What's the attack answer to climate change? What's the attack answer to avian influenza? What's the attack answer, just attacking somebody, to the complex miasma we've seen in the last few days in Israel and Lebanon with Hezbollah and the Lebanese government and all that complexity? We need thinking, folks - thinking, not ideology.

[Applause and cheering]

And I want you to read. Now that I have some more free time than I used to have I do a lot more reading and there's a very gifted author named Ron Suskind who co-wrote Paul O'Neill's book when he left the Treasury Department, which is in itself a great book. He basically said, 'compared to the guys Richard Nixon was virtually a pinko.

[Laughter]

But Suskind has written a new book called "The One Percent Solution". [The One Percent Doctrine - ed.], and some of you probably have read it. But the most interesting thing in the book to me is how the hardliners in this government - the vice president, Mr. Rumsfeld and others - derisively refer to people like me and some of their own, like Colin Powell, as trapped in the reality based world - poor us.

[Laughter]

I'm serious - read the book! They say you know if you're tough and you've got the juice, you can just change reality. You just do what you want and you change reality. These poor people are rendered impotent by their imprisonment in reality based world. Now, if any of you read my book, you know I grew up in a troubled home. I spent half my childhood trying to get in to the reality based world, and I like it here, thank you very much.

[Laughter and applause]

I know, you know, all my daughter's generation, who know more about everything than I do, and Chelsea and her friends never tire of telling her mother and me that, they're the first people ever I heard use that expression, 'Denial is not just a river in Egypt'. You know, it's a way of life in Washington. So they doubled, listen to this, they doubled the number of lobbyists in Washington since they day I left office; doubled in only five years. And they just decide what they want and then they make up facts as they go along. It may work for them but it doesn't work for you. And we're laughing and having a good time but I'm serious. You just think about any problem you want.

I just left my foundation this morning; I was down in Little Rock making another announcement in our efforts to turn the tide on childhood obesity. What's the ideological answer to childhood obesity? You've got to think. That's like turning, you know, changing the culture which is producing the first generation of children with adult onset diabetes who are going to go blind or lose their limbs or have their lives otherwise shortened as a result of it. There's no ideological answer to that. You've got to analyze the facts. What led us to this point? What are we going to do? How are we going to put one foot in front of the other?
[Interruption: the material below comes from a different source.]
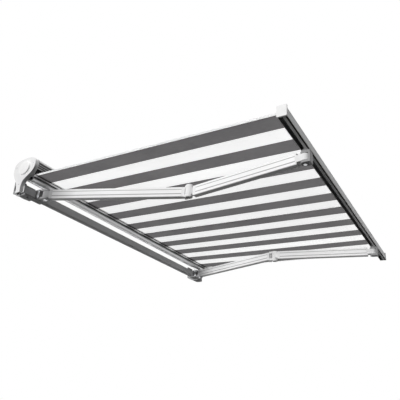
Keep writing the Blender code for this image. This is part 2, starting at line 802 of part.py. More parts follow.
def front_bar_outline():
    throat = bar_top - keder_drop
    centre = tail + bar_skin + keder_radius
    open_angle = asin(keder_throat / 2 / keder_radius)
    slot = arc(centre, throat, keder_radius, pi - open_angle, -pi + open_angle, 12)
    brow = bar_top - brow_height
    edge = nose - bar_skin
    groove = edge - shadow_groove_width
    ceiling = bar_under + shadow_groove_depth
    channel_top = bar_under + channel_depth
    return ([(nose, bar_under + bar_bevel), (nose, brow), (nose - brow_step, brow + bar_bevel),
             (nose - brow_step - bar_bevel, bar_top), (tail, bar_top),
             (tail, throat + keder_throat / 2)] + slot
            + [(tail, throat - keder_throat / 2), (tail, bar_under), (tail + bar_skin, bar_under),
               (tail + bar_skin, channel_top), (channel_front, channel_top),
               (channel_front, bar_under), (groove, bar_under), (groove, ceiling),
               (edge, ceiling), (edge, bar_under + bar_bevel)])


def front_bar_hollow():
    low = bar_under + shadow_groove_depth + bar_skin
    inner = channel_front + bar_skin
    high = bar_top - 2 * keder_drop - keder_radius
    brow = nose - brow_step - bar_skin - bar_bevel
    return [(inner, low), (nose - bar_skin, low),
            (nose - bar_skin, bar_top - brow_height - bar_bevel), (brow, bar_top - bar_skin),
            (inner + bar_bevel, bar_top - bar_skin), (inner, high)]


def shrunk(points, distance):
    """The outline's points drawn towards their middle box by a distance."""
    low_x = min(x for x, _ in points)
    high_x = max(x for x, _ in points)
    low_y = min(y for _, y in points)
    high_y = max(y for _, y in points)
    across = 1 - 2 * distance / (high_x - low_x)
    upward = 1 - 2 * distance / (high_y - low_y)
    mid_across = (low_x + high_x) / 2
    mid_upward = (low_y + high_y) / 2
    return [(mid_across + (x - mid_across) * across, mid_upward + (y - mid_upward) * upward)
            for x, y in points]


def out_up(points):
    """Outline of the front bar turned to face away from the wall."""
    return [(-out, up) for out, up in points]


def front_bar(front):
    """Front bar, caps and arm brackets, in the frame of the left front pivot."""
    middle = (front_half, 0, 0)
    length = width - 2 * cap_thickness
    extrude("front_bar", [out_up(front_bar_outline()), out_up(front_bar_hollow())], length,
            white_paint, front, middle, along_x)
    rim = cap_margin
    cap = rounded(box_outline(tail - rim, bar_under - rim, nose + rim, bar_top + rim), 2 * rim)
    for side in (left, right):
        half = (width - cap_thickness) / 2 + gap / 2
        name = "bar_cap_" + side_name(side)
        body = extrude(name, [out_up(cap)], cap_thickness - gap, plastic, front,
                       (front_half + side * half, 0, 0), along_x)
        plug = shrunk(front_bar_hollow(), cap_play)
        weld(body, [out_up(plug)], cap_plug_length, front,
             (front_half + side * (half - (cap_plug_length - cap_rim_overlap) / 2), 0, 0),
             along_x)


def sealing_strip(name, near, far, depth, front):
    """Black strip that lines a slot in the front bar's underside."""
    low = bar_under + gap
    high = bar_under + depth - gap
    wall = strip_thickness
    outline = [(near, low), (near, high), (far, high), (far, low), (far - wall, low),
               (far - wall, high - wall), (near + wall, high - wall), (near + wall, low)]
    extrude(name, [out_up(outline)], width - 2 * cap_thickness - 2 * gap, dark_plastic, front,
            (front_half, 0, 0), along_x)


def sealing_strips(front):
    sealing_strip("channel_strip", tail + bar_skin + gap, channel_front - gap, channel_depth,
                  front)
    groove = nose - bar_skin - shadow_groove_width
    sealing_strip("groove_strip", groove + gap, nose - bar_skin - gap, shadow_groove_depth,
                  front)


def arm_bracket(side, front):
    """Bracket in the front bar's channel with two ears round the forearm's tongue."""
    x = front_half + side * front_half
    name = "arm_bracket_" + side_name(side)
    half = front_tongue_height / 2 + gap
    thick = bar_under - gap - half
    room = strip_thickness + 2 * gap
    foot = box_outline(channel_front - room, bar_under - foot_drop, tail + bar_skin + room,
                       bar_under + channel_depth - room)
    web_near = front_radius + web_play
    web = box_outline(-front_ear_radius, -web_near - front_web, front_ear_radius, -web_near)
    plan = hull(circle(0, 0, front_ear_radius) + web)
    body = extrude(name, [plan], 2 * (half + thick), grey_cast, front, (x, 0, 0))
    slot = box_outline(-web_near, -half, 2 * front_ear_radius, half)
    tool = extrude(name + "_slot", [slot], 4 * front_ear_radius, parent=front,
                   location=(x, 0, 0), rotation=along_x, cutter=True)
    boolean(body, tool, "DIFFERENCE")
    weld(body, [out_up(foot)], foot_length, front, (x, 0, 0), along_x)
    return x, half, thick


def front_pivots(front):
    for side in (left, right):
        x, half, thick = arm_bracket(side, front)
        bracket = bpy.data.objects["arm_bracket_" + side_name(side)]
        if side == left:
            blind = thick / 2
            drill(bracket, front_pin_radius + gap, 2 * (half + thick), front,
                  (x, 0, blind - thick))
            length = 2 * half + thick + blind - 2 * gap
            bolt("front_pin_left", front_pin_radius, length, 1.7 * front_pin_radius,
                 pin_head_height, steel, front, (x, 0, -half - thick - gap), (pi, 0, 0))


def loose_front_pin(elbow, line_x):
    """Pin of the right front pivot: it stays in the tongue, between the ears."""
    half = front_tongue_height / 2
    turned("front_pin_right", [(0, half), (front_pin_radius, half), (front_pin_radius, -half),
                               (0, -half)], steel, elbow, (line_x, -fore_run, 0))


# Cloth

def cloth():
    """Stretched cloth from the underside of the roll to the front bar's slot."""
    leave = roll_radius + gap + cloth_thickness / 2
    slot_out = arm_reach + tail
    slot_up = bar_top - keder_drop
    fold_y = tilt_y - shoulder_reach * cos(arm_pitch) - shoulder_rise * sin(arm_pitch)
    fold_z = tilt_z - shoulder_reach * sin(arm_pitch) + shoulder_rise * cos(arm_pitch)
    end_y = fold_y - slot_out * cos(arm_pitch) - slot_up * sin(arm_pitch)
    end_z = fold_z - slot_out * sin(arm_pitch) + slot_up * cos(arm_pitch)
    fall = atan2(roller_z - leave - end_z, roller_y - end_y)
    start = (roller_y + leave * sin(fall), roller_z - leave * cos(fall))
    into = bar_skin + keder_radius - hem_rod_radius - gap
    run = Vector((end_y - start[0], end_z - start[1]))
    tip = Vector(start) + run * ((run.length + into) / run.length)
    extrude("awning_cloth", [strip([start, tuple(tip)], cloth_thickness)], 2 * cloth_half,
            cloth_finish, location=(mid_x, 0, 0), rotation=along_x)


def hem_rod(front):
    half = cloth_half
    turned("hem_rod", [(0, half), (hem_rod_radius, half), (hem_rod_radius, -half), (0, -half)],
           plastic, front, (front_half, -(tail + bar_skin + keder_radius),
                            bar_top - keder_drop), turn_x, 16)


torsion_bar()
cable_gland()
hood()
tray()
roller()
for each in (left, right):
    wall_bracket(each)
    side_plate(each)
    bar_plug(each)
    end_cover(each)
    boss(each)
    shoulder_base(each)
left_elbow, left_line = arm(left)
right_elbow, right_line = arm(right)
front_frame = axis("front_axis_left", (left_line, -fore_run, 0), (0, 0, fore_profile_yaw),
                   left_elbow)
front_bar(front_frame)
sealing_strips(front_frame)
front_pivots(front_frame)
loose_front_pin(right_elbow, right_line)
hem_rod(front_frame)
cloth()
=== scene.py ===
from math import atan2, cos, hypot, pi, radians, sin

import bmesh
import bpy
from mathutils import Matrix, Vector


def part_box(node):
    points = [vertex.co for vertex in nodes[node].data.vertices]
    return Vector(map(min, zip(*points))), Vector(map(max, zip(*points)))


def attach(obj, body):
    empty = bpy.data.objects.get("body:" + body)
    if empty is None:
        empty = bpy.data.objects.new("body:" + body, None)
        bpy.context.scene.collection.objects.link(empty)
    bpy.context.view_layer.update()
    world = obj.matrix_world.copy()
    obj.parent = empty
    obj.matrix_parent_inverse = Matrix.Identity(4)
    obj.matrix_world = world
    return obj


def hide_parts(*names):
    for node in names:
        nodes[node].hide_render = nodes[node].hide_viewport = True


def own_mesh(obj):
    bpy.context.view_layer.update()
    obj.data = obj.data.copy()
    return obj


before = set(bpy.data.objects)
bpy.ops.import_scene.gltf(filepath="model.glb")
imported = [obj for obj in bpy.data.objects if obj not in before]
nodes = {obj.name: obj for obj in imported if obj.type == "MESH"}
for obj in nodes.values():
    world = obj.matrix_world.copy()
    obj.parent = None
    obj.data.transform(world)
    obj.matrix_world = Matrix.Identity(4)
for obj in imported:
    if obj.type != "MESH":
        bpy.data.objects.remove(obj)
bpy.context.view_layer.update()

scene = bpy.context.scene

# Places that the solids fix: the frame's middle, the torsion bar, the roller, the end covers
mid_x = 1.1229
bar_z = -0.052
roller_y, roller_z = -0.120, 0.0946
half_width = 1.200
strip_half = 1.166
fit_gap = 0.0003

# Arms: slope, shoulder places, lengths and how far each is swung out
arm_pitch = radians(4.8)
arm_up = Vector((0, -sin(arm_pitch), cos(arm_pitch)))
arm_in = Vector((0, cos(arm_pitch), sin(arm_pitch)))
tilt_pin = Vector((0, -0.140, -0.068))
shoulder_apart = 1.0352
shoulder_reach, shoulder_rise = 0.039, 0.0163
upper_length, fore_length = 1.009, 0.812
upper_yaw, fore_yaw = radians(18.55), radians(8.51)
arm_level = tilt_pin.dot(arm_up) + shoulder_rise

# Canvas: stripes from the left edge, and the doubled cloth of hems and seam
stripe = 0.12
stripe_count = 19
first_stripe = -0.0171
anthracite = (0.128, 0.125, 0.128)
off_white = (0.97, 0.97, 0.97)
# The light let through the cloth is its colour times this gain; a gain above 1 adds painted light
glow_gain = 1.44
cloth_half = 0.0008
hem_lift = 0.0007
hem_width = 0.022

# Painted shade across profiles: (height over the arms' middle, half width, tone), lowest first
band_span = 0.200
# Painted shade in the arms' grooves and along their lower edge
arm_groove_shade = ((-0.0340, 0.0030, 0.70), (-0.0136, 0.0028, 0.46), (0.0170, 0.0022, 0.52))
bar_shade = ((0.0885, 0.0100, 0.60),)
tray_shade = ((0.0745, 0.0095, 0.35),)
# Painted shadow of the cassette on the arms, darker towards the shoulders: (y where it ends, y
# where it is full, tone)
shoulder_shadow = (-0.40, -0.21, 0.42)


# Materials

class Look:
    """A node material: noise-driven colour, roughness and bump on one shader."""

    def __init__(self, name):
        self.material = bpy.data.materials.new(name)
        self.material.use_nodes = True
        self.tree = self.material.node_tree
        self.shader = self.tree.nodes["Principled BSDF"]
        self.out = self.tree.nodes["Material Output"]
        self.place = self.add("ShaderNodeTexCoord").outputs["Object"]

    def add(self, kind, **values):
        node = self.tree.nodes.new(kind)
        for key, value in values.items():
            setattr(node, key, value)
        return node

    def link(self, a, b):
        self.tree.links.new(a, b)

    def noise(self, scale, detail=3.0, stretch=None):
        node = self.add("ShaderNodeTexNoise")
        node.inputs["Scale"].default_value = scale
        node.inputs["Detail"].default_value = detail
        node.inputs["Roughness"].default_value = 0.55
        source = self.place
        if stretch:
            mapping = self.add("ShaderNodeMapping")
            mapping.inputs["Scale"].default_value = stretch
            self.link(self.place, mapping.inputs["Vector"])
            source = mapping.outputs["Vector"]
        self.link(source, node.inputs["Vector"])
        return node.outputs["Fac"]

    def ramp(self, source, stops):
        node = self.add("ShaderNodeValToRGB")
        ramp = node.color_ramp
        while len(ramp.elements) < len(stops):
            ramp.elements.new(0.5)
        for element, (where, value) in zip(ramp.elements, stops):
            element.position = where
            element.color = (*value, 1) if hasattr(value, "__len__") else (value, value, value, 1)
        self.link(source, node.inputs["Fac"])
        return node.outputs["Color"]

    def math(self, operation, a, b=None, clamp=False):
        node = self.add("ShaderNodeMath", operation=operation, use_clamp=clamp)
        for socket, value in zip(node.inputs, (a, b)):
            if value is None:
                continue
            if isinstance(value, (int, float)):
                socket.default_value = value
            else:
                self.link(value, socket)
        return node.outputs[0]

    def mix(self, factor, a, b, blend="MIX"):
        node = self.add("ShaderNodeMix", data_type="RGBA", blend_type=blend)
        for socket, value in ((node.inputs[0], factor), (node.inputs[6], a), (node.inputs[7], b)):
            if isinstance(value, tuple):
                socket.default_value = (*value, 1)
            elif isinstance(value, (int, float)):
                socket.default_value = value
            else:
                self.link(value, socket)
        return node.outputs[2]

    def bump(self, height, strength, distance):
        node = self.add("ShaderNodeBump")
        node.inputs["Strength"].default_value = strength
        node.inputs["Distance"].default_value = distance
        self.link(height, node.inputs["Height"])
        self.link(node.outputs["Normal"], self.shader.inputs["Normal"])
        return node.outputs["Normal"]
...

Once you sell people on the reality of climate change, and the opportunity, it then becomes an engineering challenge. There's no ideological answer. To be trapped in the old energy economy, because that's where the money and influence is, is nuts. You have to figure out, practically, what are the best available alternatives, starting now.

[Applause and cheering]

There is no, so, so, somebody asks you when you leave here, and tomorrow or the next day or sometime between now and November, they say, 'I don't know what the Democrats stand for', you say, "Yes, I do'.